═════ SUPPLIED ENTRIES ═════

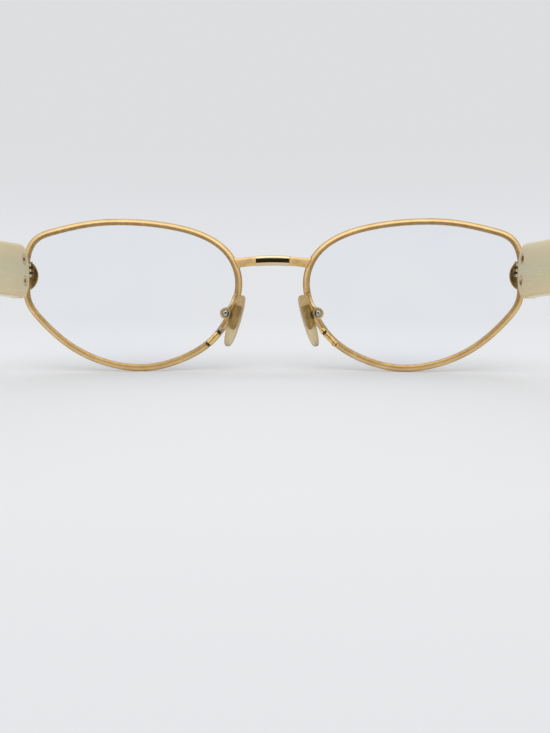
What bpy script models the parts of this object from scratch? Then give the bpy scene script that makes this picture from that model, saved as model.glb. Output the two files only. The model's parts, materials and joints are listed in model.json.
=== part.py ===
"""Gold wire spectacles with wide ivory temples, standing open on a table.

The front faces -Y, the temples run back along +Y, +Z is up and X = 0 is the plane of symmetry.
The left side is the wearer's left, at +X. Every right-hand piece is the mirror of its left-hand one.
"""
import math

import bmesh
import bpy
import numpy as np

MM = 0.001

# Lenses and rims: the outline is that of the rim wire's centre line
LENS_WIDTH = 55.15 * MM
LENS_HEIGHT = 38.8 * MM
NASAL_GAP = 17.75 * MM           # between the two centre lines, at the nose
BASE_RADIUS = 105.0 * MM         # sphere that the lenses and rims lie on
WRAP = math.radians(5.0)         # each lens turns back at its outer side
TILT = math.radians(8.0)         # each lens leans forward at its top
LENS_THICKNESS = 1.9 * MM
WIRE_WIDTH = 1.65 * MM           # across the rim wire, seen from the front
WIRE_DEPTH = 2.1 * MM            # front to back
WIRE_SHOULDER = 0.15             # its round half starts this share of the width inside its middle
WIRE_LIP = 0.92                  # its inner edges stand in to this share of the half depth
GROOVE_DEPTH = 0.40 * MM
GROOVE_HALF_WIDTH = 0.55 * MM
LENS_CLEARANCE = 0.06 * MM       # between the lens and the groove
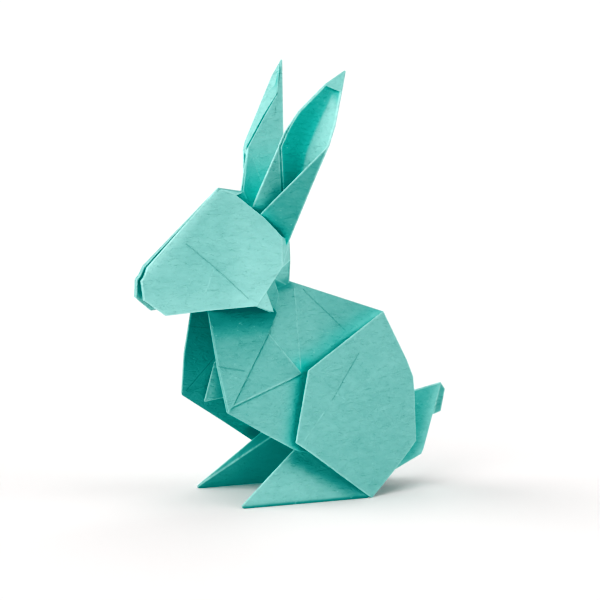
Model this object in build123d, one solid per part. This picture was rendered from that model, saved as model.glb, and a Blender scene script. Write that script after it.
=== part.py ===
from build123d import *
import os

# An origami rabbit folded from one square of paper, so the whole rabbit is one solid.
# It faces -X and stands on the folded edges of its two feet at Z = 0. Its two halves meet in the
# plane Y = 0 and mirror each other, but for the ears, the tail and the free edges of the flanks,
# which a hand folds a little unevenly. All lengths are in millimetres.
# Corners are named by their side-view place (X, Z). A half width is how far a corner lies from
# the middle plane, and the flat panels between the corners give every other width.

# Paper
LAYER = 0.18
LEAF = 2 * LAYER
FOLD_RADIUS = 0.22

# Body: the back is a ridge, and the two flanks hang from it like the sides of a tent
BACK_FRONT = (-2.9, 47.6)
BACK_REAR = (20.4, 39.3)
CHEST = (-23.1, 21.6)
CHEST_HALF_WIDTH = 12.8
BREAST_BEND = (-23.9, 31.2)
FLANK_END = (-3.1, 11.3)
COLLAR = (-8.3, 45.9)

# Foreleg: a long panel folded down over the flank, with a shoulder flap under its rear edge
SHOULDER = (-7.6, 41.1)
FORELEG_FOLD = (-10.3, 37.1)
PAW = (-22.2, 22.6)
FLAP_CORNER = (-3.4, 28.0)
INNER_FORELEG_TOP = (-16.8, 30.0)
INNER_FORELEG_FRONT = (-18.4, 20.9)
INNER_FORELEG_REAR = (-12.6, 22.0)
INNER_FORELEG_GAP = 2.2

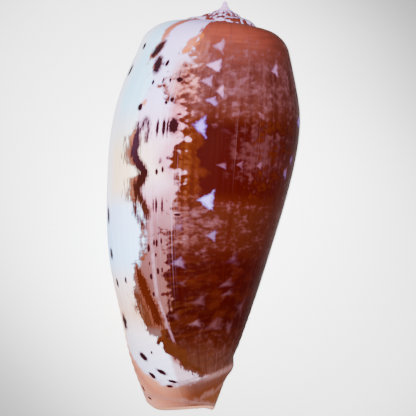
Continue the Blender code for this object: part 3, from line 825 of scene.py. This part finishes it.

═════

• _INSTRUCTION_:
Tally up the lines holding the word "Blender" in the data above, and answer with that figure only.

• _FINISHED TASK_:
2